## PROVIDED DATA
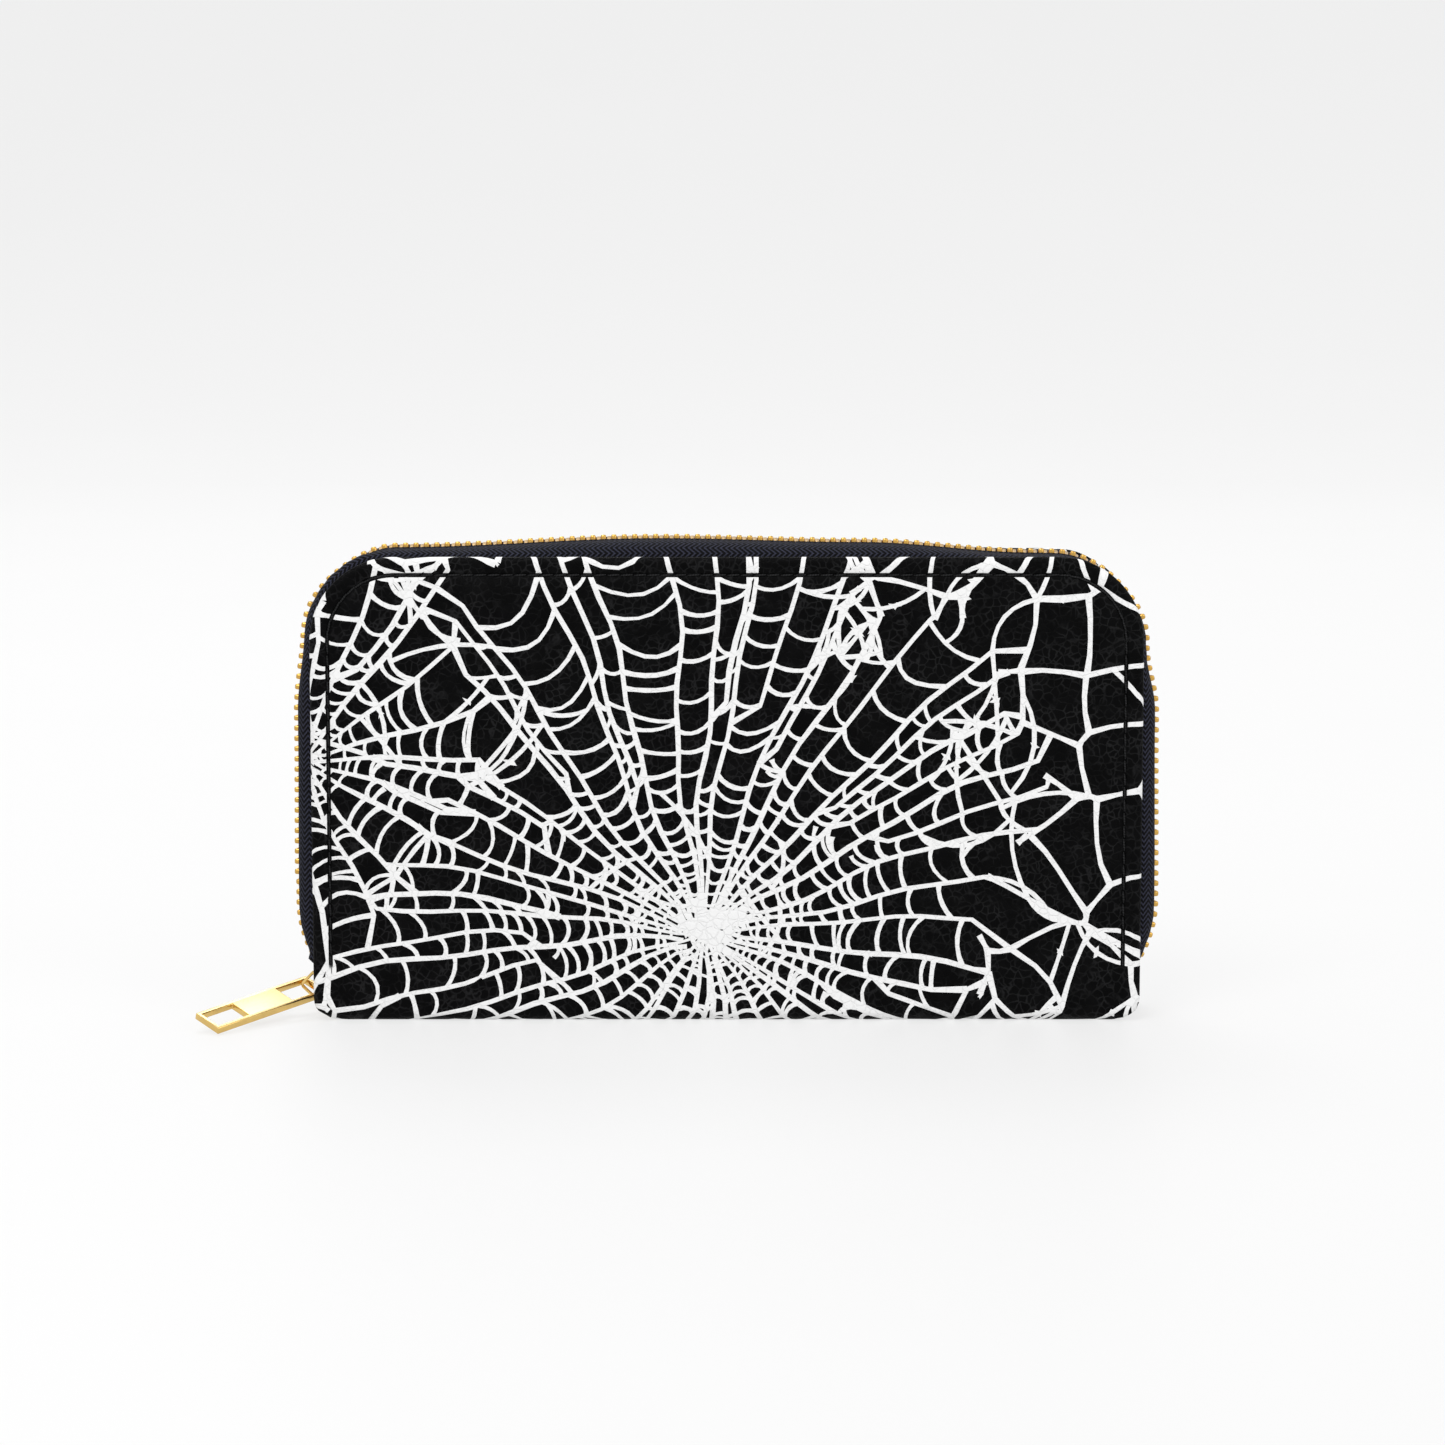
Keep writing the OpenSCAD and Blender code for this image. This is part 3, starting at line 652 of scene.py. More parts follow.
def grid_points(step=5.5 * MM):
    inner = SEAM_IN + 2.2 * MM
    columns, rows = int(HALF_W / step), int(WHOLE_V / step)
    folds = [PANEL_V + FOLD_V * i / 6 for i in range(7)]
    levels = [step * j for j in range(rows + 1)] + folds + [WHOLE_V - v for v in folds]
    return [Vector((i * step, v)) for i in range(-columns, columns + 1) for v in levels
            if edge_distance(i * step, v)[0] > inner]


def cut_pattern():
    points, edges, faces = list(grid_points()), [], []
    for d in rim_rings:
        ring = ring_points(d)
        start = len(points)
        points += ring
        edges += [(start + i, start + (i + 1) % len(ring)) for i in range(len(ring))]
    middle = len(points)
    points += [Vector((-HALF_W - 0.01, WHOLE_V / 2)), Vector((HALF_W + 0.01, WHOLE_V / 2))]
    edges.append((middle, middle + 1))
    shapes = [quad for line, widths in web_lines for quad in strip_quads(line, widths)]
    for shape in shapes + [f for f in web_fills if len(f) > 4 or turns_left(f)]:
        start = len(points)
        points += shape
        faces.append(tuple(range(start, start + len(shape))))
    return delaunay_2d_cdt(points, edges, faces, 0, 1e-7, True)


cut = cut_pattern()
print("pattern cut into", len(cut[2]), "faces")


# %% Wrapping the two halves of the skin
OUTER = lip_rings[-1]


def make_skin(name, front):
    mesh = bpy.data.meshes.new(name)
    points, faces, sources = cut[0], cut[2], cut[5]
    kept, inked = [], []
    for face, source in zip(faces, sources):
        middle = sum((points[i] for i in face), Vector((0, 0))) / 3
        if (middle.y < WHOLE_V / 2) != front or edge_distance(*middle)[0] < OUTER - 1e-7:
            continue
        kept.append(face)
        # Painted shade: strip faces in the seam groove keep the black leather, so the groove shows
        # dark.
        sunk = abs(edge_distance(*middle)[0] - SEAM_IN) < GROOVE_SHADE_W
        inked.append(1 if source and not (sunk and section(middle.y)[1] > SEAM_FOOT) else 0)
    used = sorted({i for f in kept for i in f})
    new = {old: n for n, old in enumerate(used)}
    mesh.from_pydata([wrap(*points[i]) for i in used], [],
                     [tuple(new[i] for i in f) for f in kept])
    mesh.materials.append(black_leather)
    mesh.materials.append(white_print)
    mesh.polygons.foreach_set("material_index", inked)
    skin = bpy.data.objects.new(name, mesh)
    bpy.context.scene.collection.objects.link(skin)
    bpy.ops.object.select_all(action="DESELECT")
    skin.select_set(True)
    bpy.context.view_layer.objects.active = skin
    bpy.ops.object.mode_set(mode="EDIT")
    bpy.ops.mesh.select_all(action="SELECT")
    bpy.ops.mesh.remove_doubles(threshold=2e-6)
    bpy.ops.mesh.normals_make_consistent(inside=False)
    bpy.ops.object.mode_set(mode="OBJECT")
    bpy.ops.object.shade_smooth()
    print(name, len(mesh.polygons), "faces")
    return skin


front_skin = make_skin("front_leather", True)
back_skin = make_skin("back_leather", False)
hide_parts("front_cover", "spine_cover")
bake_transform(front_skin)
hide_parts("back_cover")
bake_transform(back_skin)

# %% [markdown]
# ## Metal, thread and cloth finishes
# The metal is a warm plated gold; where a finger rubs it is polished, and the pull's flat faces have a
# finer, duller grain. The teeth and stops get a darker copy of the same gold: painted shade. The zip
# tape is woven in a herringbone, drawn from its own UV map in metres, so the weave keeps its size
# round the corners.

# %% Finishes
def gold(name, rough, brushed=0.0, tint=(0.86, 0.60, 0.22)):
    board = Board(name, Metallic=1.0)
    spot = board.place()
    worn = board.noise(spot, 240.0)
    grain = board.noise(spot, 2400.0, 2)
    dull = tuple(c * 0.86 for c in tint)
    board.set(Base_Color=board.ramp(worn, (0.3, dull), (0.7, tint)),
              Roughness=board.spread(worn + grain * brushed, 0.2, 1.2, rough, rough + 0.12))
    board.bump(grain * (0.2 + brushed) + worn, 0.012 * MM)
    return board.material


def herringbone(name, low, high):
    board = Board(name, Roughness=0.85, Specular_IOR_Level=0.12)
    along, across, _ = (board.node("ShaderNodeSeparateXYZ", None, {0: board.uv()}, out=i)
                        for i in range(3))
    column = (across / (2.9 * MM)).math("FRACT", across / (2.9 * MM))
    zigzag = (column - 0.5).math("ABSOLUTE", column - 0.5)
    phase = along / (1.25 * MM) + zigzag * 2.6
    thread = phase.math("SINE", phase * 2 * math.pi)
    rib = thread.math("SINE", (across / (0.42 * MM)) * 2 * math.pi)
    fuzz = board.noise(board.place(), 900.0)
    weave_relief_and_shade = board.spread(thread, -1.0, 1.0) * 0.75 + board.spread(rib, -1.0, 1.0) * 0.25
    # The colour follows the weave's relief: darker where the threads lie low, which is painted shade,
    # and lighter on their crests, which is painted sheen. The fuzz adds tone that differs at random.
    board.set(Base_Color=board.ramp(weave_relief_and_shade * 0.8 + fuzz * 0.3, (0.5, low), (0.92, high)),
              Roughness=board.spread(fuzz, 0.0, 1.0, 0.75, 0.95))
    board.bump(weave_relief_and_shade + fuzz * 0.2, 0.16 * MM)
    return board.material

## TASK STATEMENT
Every line of the data above should be reproduced word for word.

## TASK ANSWER
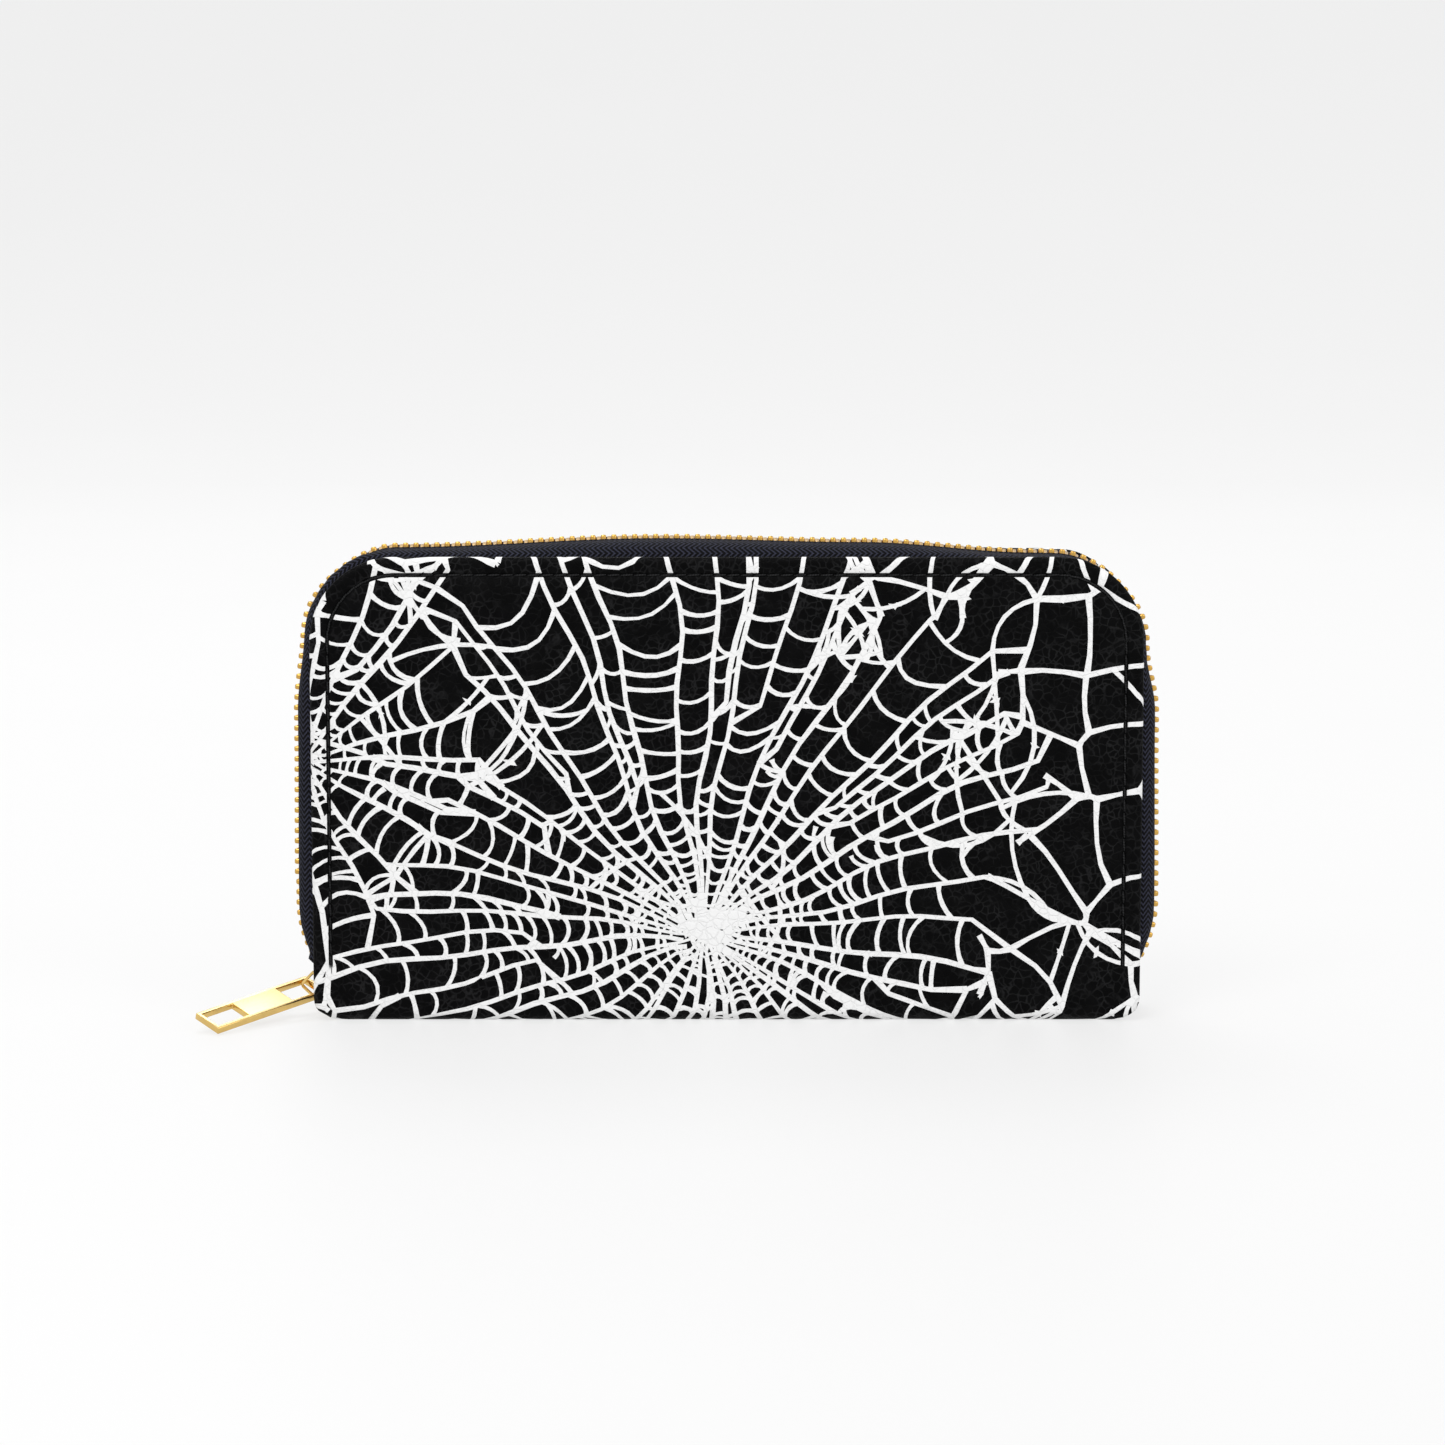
Keep writing the OpenSCAD and Blender code for this image. This is part 3, starting at line 652 of scene.py. More parts follow.
def grid_points(step=5.5 * MM):
    inner = SEAM_IN + 2.2 * MM
    columns, rows = int(HALF_W / step), int(WHOLE_V / step)
    folds = [PANEL_V + FOLD_V * i / 6 for i in range(7)]
    levels = [step * j for j in range(rows + 1)] + folds + [WHOLE_V - v for v in folds]
    return [Vector((i * step, v)) for i in range(-columns, columns + 1) for v in levels
            if edge_distance(i * step, v)[0] > inner]


def cut_pattern():
    points, edges, faces = list(grid_points()), [], []
    for d in rim_rings:
        ring = ring_points(d)
        start = len(points)
        points += ring
        edges += [(start + i, start + (i + 1) % len(ring)) for i in range(len(ring))]
    middle = len(points)
    points += [Vector((-HALF_W - 0.01, WHOLE_V / 2)), Vector((HALF_W + 0.01, WHOLE_V / 2))]
    edges.append((middle, middle + 1))
    shapes = [quad for line, widths in web_lines for quad in strip_quads(line, widths)]
    for shape in shapes + [f for f in web_fills if len(f) > 4 or turns_left(f)]:
        start = len(points)
        points += shape
        faces.append(tuple(range(start, start + len(shape))))
    return delaunay_2d_cdt(points, edges, faces, 0, 1e-7, True)


cut = cut_pattern()
print("pattern cut into", len(cut[2]), "faces")


# %% Wrapping the two halves of the skin
OUTER = lip_rings[-1]


def make_skin(name, front):
    mesh = bpy.data.meshes.new(name)
    points, faces, sources = cut[0], cut[2], cut[5]
    kept, inked = [], []
    for face, source in zip(faces, sources):
        middle = sum((points[i] for i in face), Vector((0, 0))) / 3
        if (middle.y < WHOLE_V / 2) != front or edge_distance(*middle)[0] < OUTER - 1e-7:
            continue
        kept.append(face)
        # Painted shade: strip faces in the seam groove keep the black leather, so the groove shows
        # dark.
        sunk = abs(edge_distance(*middle)[0] - SEAM_IN) < GROOVE_SHADE_W
        inked.append(1 if source and not (sunk and section(middle.y)[1] > SEAM_FOOT) else 0)
    used = sorted({i for f in kept for i in f})
    new = {old: n for n, old in enumerate(used)}
    mesh.from_pydata([wrap(*points[i]) for i in used], [],
                     [tuple(new[i] for i in f) for f in kept])
    mesh.materials.append(black_leather)
    mesh.materials.append(white_print)
    mesh.polygons.foreach_set("material_index", inked)
    skin = bpy.data.objects.new(name, mesh)
    bpy.context.scene.collection.objects.link(skin)
    bpy.ops.object.select_all(action="DESELECT")
    skin.select_set(True)
    bpy.context.view_layer.objects.active = skin
    bpy.ops.object.mode_set(mode="EDIT")
    bpy.ops.mesh.select_all(action="SELECT")
    bpy.ops.mesh.remove_doubles(threshold=2e-6)
    bpy.ops.mesh.normals_make_consistent(inside=False)
    bpy.ops.object.mode_set(mode="OBJECT")
    bpy.ops.object.shade_smooth()
    print(name, len(mesh.polygons), "faces")
    return skin


front_skin = make_skin("front_leather", True)
back_skin = make_skin("back_leather", False)
hide_parts("front_cover", "spine_cover")
bake_transform(front_skin)
hide_parts("back_cover")
bake_transform(back_skin)

# %% [markdown]
# ## Metal, thread and cloth finishes
# The metal is a warm plated gold; where a finger rubs it is polished, and the pull's flat faces have a
# finer, duller grain. The teeth and stops get a darker copy of the same gold: painted shade. The zip
# tape is woven in a herringbone, drawn from its own UV map in metres, so the weave keeps its size
# round the corners.

# %% Finishes
def gold(name, rough, brushed=0.0, tint=(0.86, 0.60, 0.22)):
    board = Board(name, Metallic=1.0)
    spot = board.place()
    worn = board.noise(spot, 240.0)
    grain = board.noise(spot, 2400.0, 2)
    dull = tuple(c * 0.86 for c in tint)
    board.set(Base_Color=board.ramp(worn, (0.3, dull), (0.7, tint)),
              Roughness=board.spread(worn + grain * brushed, 0.2, 1.2, rough, rough + 0.12))
    board.bump(grain * (0.2 + brushed) + worn, 0.012 * MM)
    return board.material


def herringbone(name, low, high):
    board = Board(name, Roughness=0.85, Specular_IOR_Level=0.12)
    along, across, _ = (board.node("ShaderNodeSeparateXYZ", None, {0: board.uv()}, out=i)
                        for i in range(3))
    column = (across / (2.9 * MM)).math("FRACT", across / (2.9 * MM))
    zigzag = (column - 0.5).math("ABSOLUTE", column - 0.5)
    phase = along / (1.25 * MM) + zigzag * 2.6
    thread = phase.math("SINE", phase * 2 * math.pi)
    rib = thread.math("SINE", (across / (0.42 * MM)) * 2 * math.pi)
    fuzz = board.noise(board.place(), 900.0)
    weave_relief_and_shade = board.spread(thread, -1.0, 1.0) * 0.75 + board.spread(rib, -1.0, 1.0) * 0.25
    # The colour follows the weave's relief: darker where the threads lie low, which is painted shade,
    # and lighter on their crests, which is painted sheen. The fuzz adds tone that differs at random.
    board.set(Base_Color=board.ramp(weave_relief_and_shade * 0.8 + fuzz * 0.3, (0.5, low), (0.92, high)),
              Roughness=board.spread(fuzz, 0.0, 1.0, 0.75, 0.95))
    board.bump(weave_relief_and_shade + fuzz * 0.2, 0.16 * MM)
    return board.material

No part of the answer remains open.